The objection to a further cut is that it would in practice remove any incentive for banks to use advanced operational risk-measurement approaches. The regulators hope to prevent yet another delay to Basel II’s implementation – they have already had to postpone the start date to 2005 from 2004 because of the complexity of the proposals. They still hope to issue the final version of Basel II by the end of the year to allow national governments and regulators to get ready and banks prepare their internal systems.

Banks of all sizes
Although Basel II is intended in the first instance to apply to the large G-10 international banks, the Accord is designed for banks of all sizes. Over 100 countries, for example, subsequently adopted the Basel I agreement for their banks. The European Union plans to introduce capital adequacy rules modelled closely on Basel II in 2005 for all banks and investment firms in the EU, which currently comprises 15 nations, but might by 2004 include an additional 10 countries.

It often seems forgotten that Basel II is based on a three-pillar structure in which capital charges form the first pillar of the three interdependent supports of the Accord. The second pillar of the Accord will allow regulators to supervise banks to ensure their risk management practices and controls are adequate, their databases accurate and their models rigorous.

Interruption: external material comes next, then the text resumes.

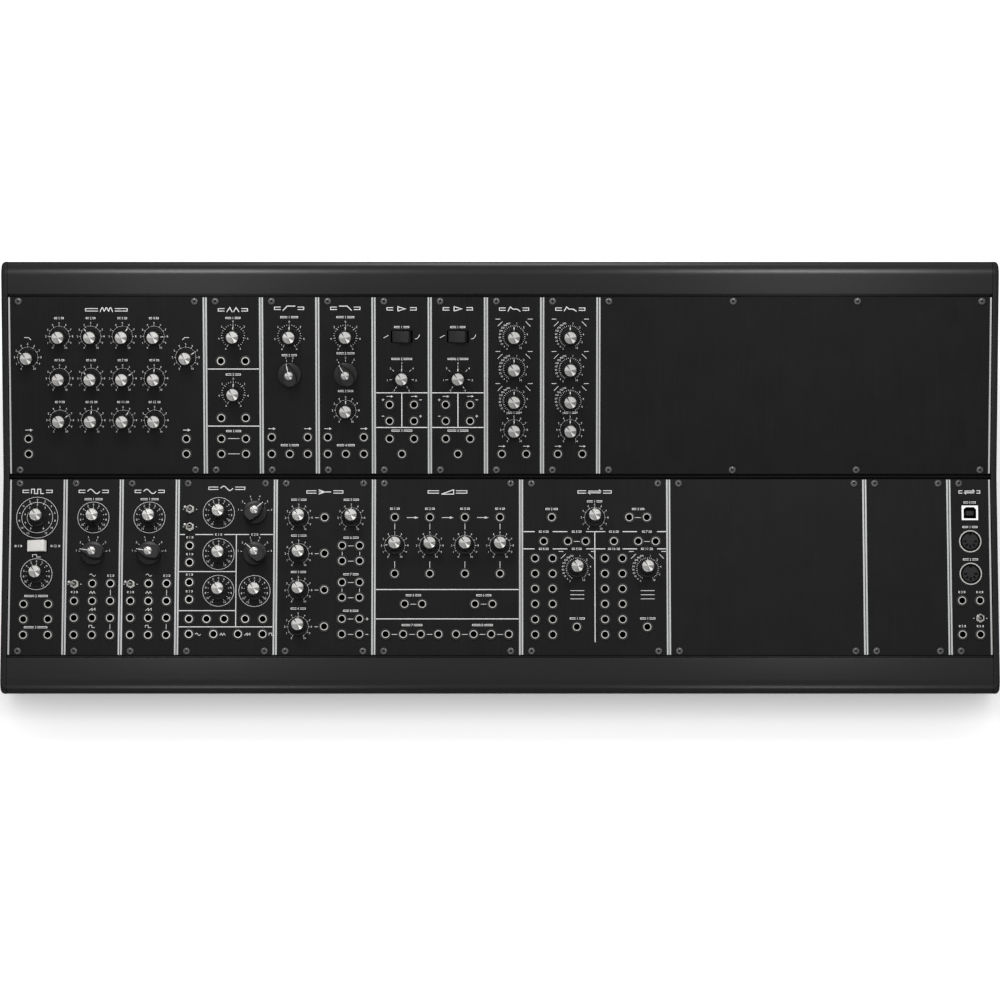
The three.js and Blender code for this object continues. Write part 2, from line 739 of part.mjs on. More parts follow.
// Power plate behind the rear wall's window, drawn in the rear wall's frame.
function powerPlate() {
  const plate_high = -wall - seat_gap;
  const plate_low = plate_high - power_plate_thickness;
  const mouth = -power_mouth_recess;
  const inlet = prism(bearing_sides, inlet_radius, -inlet_depth - power_plate_thickness, mouth);
  const inlet_cut = prism(bearing_sides, inlet_bore_radius, -inlet_depth, overrun);
  const inlet_post = prism(jack_sides, inlet_pin_radius, -inlet_depth - embed, mouth - inlet_pin_radius);
  const switch_place = [power_rocker_offset, 0, mouth];
  const housing = rockerHousing(power_rocker_length, power_rocker_width, 0).translate(...switch_place);
  const pocket = rockerPocket(power_rocker_length, power_rocker_width, overrun).translate(...switch_place);
  let body = solid(slab(power_plate_length, power_plate_height, plate_low, plate_high));
  body = body.add(solid(inlet.translate(-inlet_offset, 0, 0))).add(solid(housing));
  body = body.subtract(solid(inlet_cut.translate(-inlet_offset, 0, 0))).subtract(solid(pocket));
  body = body.add(solid(inlet_post.translate(-inlet_offset, 0, 0)));
  return piece('power_plate', body, moulded_black);
}
function powerRocker() {
  const cap = rockerCap(power_rocker_length, power_rocker_width, power_rocker_height);
  const mesh = piece('power_rocker', solid(cap), moulded_black);
  mesh.position.set(power_rocker_offset, 0, -power_mouth_recess);
  return mesh;
}

// Knob body above its lowest height, turned about the shaft.
function knobProfile(low) {
  return [
    [0, low],
    [knob_skirt_radius, low],
    [knob_skirt_radius, knob_skirt_height],
    [knob_waist_radius, knob_waist_height],
    [knob_cap_radius, knob_height],
    [0, knob_height],
  ];
}
function knobShaft() {
  return prism(shaft_sides, shaft_radius, -shaft_depth, knob_lift + embed);
}

// Round knob with its shaft and the raised rib that carries the pointer line.
function knobBody() {
  const reach = knob_skirt_radius - pointer_rib_width / 2;
  const rib = slab(pointer_rib_width, reach, knob_skirt_height / 2, pointer_rib_height + knob_skirt_height);
  rib.translate(0, reach / 2, 0);
  return solid(turned(knobProfile(knob_lift), knob_sides)).add(solid(knobShaft())).add(solid(rib));
}

// Pointer knob: disc, shaped grip and domed cap.
function pointerParts(low) {
  const mirrored = grip_outline_shares.slice(1, -1).reverse().map(([angle, share]) => [-angle, share]);
  const outline = new THREE.Shape([...grip_outline_shares, ...mirrored].map(([angle, share]) => {
    const turn = THREE.MathUtils.degToRad(angle);
    return new THREE.Vector2(Math.sin(turn), Math.cos(turn)).multiplyScalar(share * disc_radius);
  }));
  const options = { depth: grip_height - disc_height + embed, bevelEnabled: false };
  const grip = new THREE.ExtrudeGeometry(outline, options).translate(0, 0, disc_height - embed);
  const disc = prism(disc_sides, disc_radius, low, disc_height);
  const dome = prism(bearing_sides, dome_radius, grip_height - embed, grip_height + dome_rise);
  return [disc, grip, dome];
}
function pointerBody() {
  const [disc, grip, dome] = pointerParts(knob_lift);
  return solid(disc).add(solid(grip)).add(solid(dome)).add(solid(knobShaft()));
}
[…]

The third pillar will be the market discipline exerted by the banks’ having to publicly disclose more information about their risk management practices so that investors, counterparties and credit-rating agencies can make better judgments about a bank’s prospects.

The Basel Committee is still preparing a much-delayed paper on sound operational risk-practices for non-G-10 banks and their regulators, which are likely to use the simpler Basel II approaches, and also to provide guidelines and benchmarks for the second pillar-monitoring of all banks. Basel regulators acknowledge that banker responses to their September operational risk working paper1 – dubbed CP2½ by bankers because it comes between CP2 and CP3 – shows bankers fall into three groups in their attitude to the proposals.

Opposition to capital charges
There is a significant group that rejects the idea of operational risk capital charges and argues that it should be handled under the second pillar – a matter for supervision by regulators to ensure good management practice, although regulators would still be able to insist on capital charges if they thought them necessary. A sizeable group accepts operational risk capital charges are coming, but would prefer regulators simply to nominate a charge rather like a tax and not get involved in complex advanced approaches.

The third and smallest group embraces the advanced approaches – and its members are either now capable of using them or will be in the near future. Many banks in this group see Basel II as a foundation for enterprise-wide risk management aimed at improving shareholder value. “CP2½ is a positive step forward in the debate about how op risk faced by banks should be treated for regulatory purposes,” says Tony Blunden, London-based director of operational risk services at business advisors Ernst & Young.

But while welcoming the expanded range of advanced measurement approaches potentially available, Blunden queries the heavy emphasis on the collection and analysis of historical loss data. Banks should be run on a management’s view of future prospects with only half an eye on historic data, he says.